* Start *
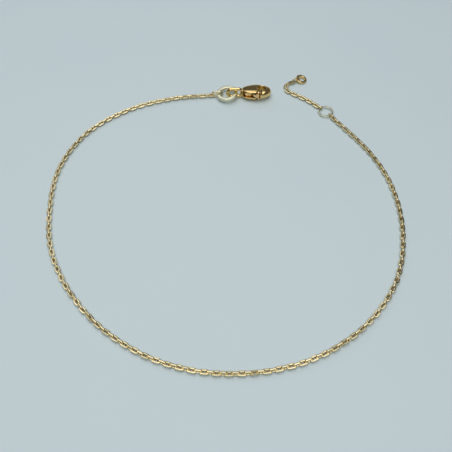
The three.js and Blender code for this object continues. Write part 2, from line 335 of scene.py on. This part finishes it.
def wire_loop(length, width, wire, steps, sides, flat, shave):
    """A link of round wire in the XY plane, long on X, with flats polished on its faces and sides."""
    straight = (length - width) / 2
    turn = (width - wire) / 2
    per_end = steps // 2
    share = np.arange(per_end) / (per_end - 1) - 0.5
    outward = circle(np.concatenate([share, share + 1]) * math.pi)
    centre = outward * turn
    centre[:, X] += np.repeat([straight, -straight], per_end)
    around = (np.arange(sides) + 0.5) / sides * 2 * math.pi
    reach = np.cos(around) * wire / 2
    points = np.empty((steps, sides, 3))
    points[..., :Z] = centre[:, None] + outward[:, None] * reach[None, :, None]
    points[..., Z] = np.clip(np.sin(around) * wire / 2, -flat, flat)
    limit = width / 2 - shave
    points[..., Y] = np.clip(points[..., Y], -limit, limit)
    return points.reshape(-1, 3), tube_faces(steps, sides)


def lie_between(start, end, roll):
    """The turn and the middle of a link between two joints, rolled about its length in degrees."""
    start, end = np.asarray(start, float), np.asarray(end, float)
    along = (end - start) / np.linalg.norm(end - start)
    level = np.cross((0, 0, 1), along)
    level /= np.linalg.norm(level)
    over = np.cross(along, level)
    c, s = math.cos(math.radians(roll)), math.sin(math.radians(roll))
    return np.stack([along, c * level + s * over, c * over - s * level], axis=-1), (start + end) / 2


def joined(shape, places):
    """Copies of one shape at each (turn, middle), as one array of points and one of faces."""
    points, faces = shape
    all_points = [points @ turn.T + middle for turn, middle in places]
    all_faces = [faces + i * len(points) for i in range(len(places))]
    return np.concatenate(all_points), np.concatenate(all_faces)


def turning_points(route, count, first_roll):
    """Where the links turn on each other: in the middle of the upright link's wire."""
    number = np.arange(count + 1)
    way = np.where((number + first_roll // 90) % 2 == 0, 0.5, -0.5)
    return points_at(route, number / count, way * LINK["wire"])


def run_of_links(route, count, first_roll, twist_table):
    """Where each link of a run lies: every other one a quarter turn on, and the whole run twisted."""
    joints = turning_points(route, count, first_roll)
    twists = np.interp(np.arange(count + 1), *zip(*twist_table))
    reach = (LINK["width"] - LINK["wire"]) / 2
    heights = LINK["wire"] / 2 + reach * np.abs(circle(np.radians(twists))).max(axis=1)
    spots = []
    for joint, height in zip(joints, heights):
        aside = [random.uniform(-SIDE_SLACK, SIDE_SLACK) for _ in range(2)]
        spots.append((joint[X] + aside[X], joint[Y] + aside[Y], height))
    for end in (0, count):
        spots[end] = (*joints[end], heights[end])
    places = []
    for i in range(count):
        roll = first_roll + 90 * (i % 2) + twists[i]
        if 1 < i < count - 2:
            roll += random.uniform(-ROLL_SLACK, ROLL_SLACK)
        places.append(lie_between(spots[i], spots[i + 1], roll))
    return places


def upright_link(link, middle, along):
    """A larger link that stands on its side, from its middle and its direction in the XY plane."""
    ends = [(*(middle + along * way), link["width"] / 2) for way in (-1, 1)]
    return joined(wire_loop(**link), [lie_between(*ends, 90)])


def flattened(share, flat):
    """Presses shares of a half height softly down to a flat."""
    return flat * np.tanh(share / flat * FLAT_EDGE) / math.tanh(FLAT_EDGE / flat)


def round_ring(outer, wire, flat, place, lean_right, lean_far, seam):
    """A ring of round wire, with the fine seam where its ends are soldered."""
    turn = (outer - wire) / 2
    angle = np.arange(RING_STEPS) / RING_STEPS * 2 * math.pi
    from_seam = np.abs((angle - math.radians(seam) + math.pi) % (2 * math.pi) - math.pi) * turn
    thin = wire / 2 - SEAM_DEPTH * np.exp(-((from_seam / SEAM_WIDTH) ** 2))
    around = np.arange(RING_SIDES) / RING_SIDES * 2 * math.pi
    points = np.empty((RING_STEPS, RING_SIDES, 3))
    points[..., :Z] = circle(angle)[:, None] * (turn + thin[:, None] * np.cos(around))[..., None]
    points[..., Z] = thin[:, None] * flattened(np.sin(around), flat)
    lean = turn_about(X, lean_far) @ turn_about(Y, -lean_right)
    return points.reshape(-1, 3) @ lean.T + place, tube_faces(RING_STEPS, RING_SIDES)


# Castings: surfaces where a field is zero, negative inside

def smooth_max(a, b, blend):
    """The larger of two fields, rounded where they cross. It keeps what is inside both."""
    near = np.maximum(blend - np.abs(a - b), 0) / blend
    return np.maximum(a, b) + near ** 2 * blend / 4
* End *
REQUIRED WORK:
Return exactly, please, the lines of the material from the first one down to and including the line where "return points.reshape(-1, 3), tube_faces(steps, sides)" appears.

RESPONSE FOR THIS EXERCISE:
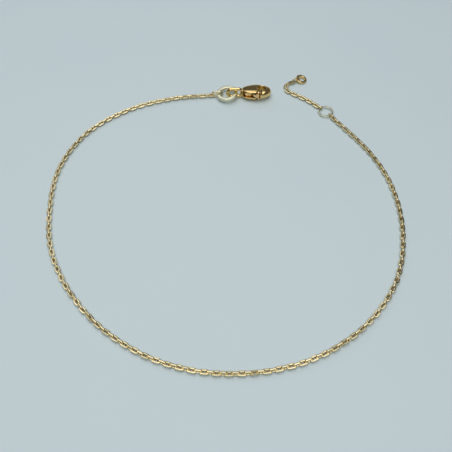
The three.js and Blender code for this object continues. Write part 2, from line 335 of scene.py on. This part finishes it.
def wire_loop(length, width, wire, steps, sides, flat, shave):
    """A link of round wire in the XY plane, long on X, with flats polished on its faces and sides."""
    straight = (length - width) / 2
    turn = (width - wire) / 2
    per_end = steps // 2
    share = np.arange(per_end) / (per_end - 1) - 0.5
    outward = circle(np.concatenate([share, share + 1]) * math.pi)
    centre = outward * turn
    centre[:, X] += np.repeat([straight, -straight], per_end)
    around = (np.arange(sides) + 0.5) / sides * 2 * math.pi
    reach = np.cos(around) * wire / 2
    points = np.empty((steps, sides, 3))
    points[..., :Z] = centre[:, None] + outward[:, None] * reach[None, :, None]
    points[..., Z] = np.clip(np.sin(around) * wire / 2, -flat, flat)
    limit = width / 2 - shave
    points[..., Y] = np.clip(points[..., Y], -limit, limit)
    return points.reshape(-1, 3), tube_faces(steps, sides)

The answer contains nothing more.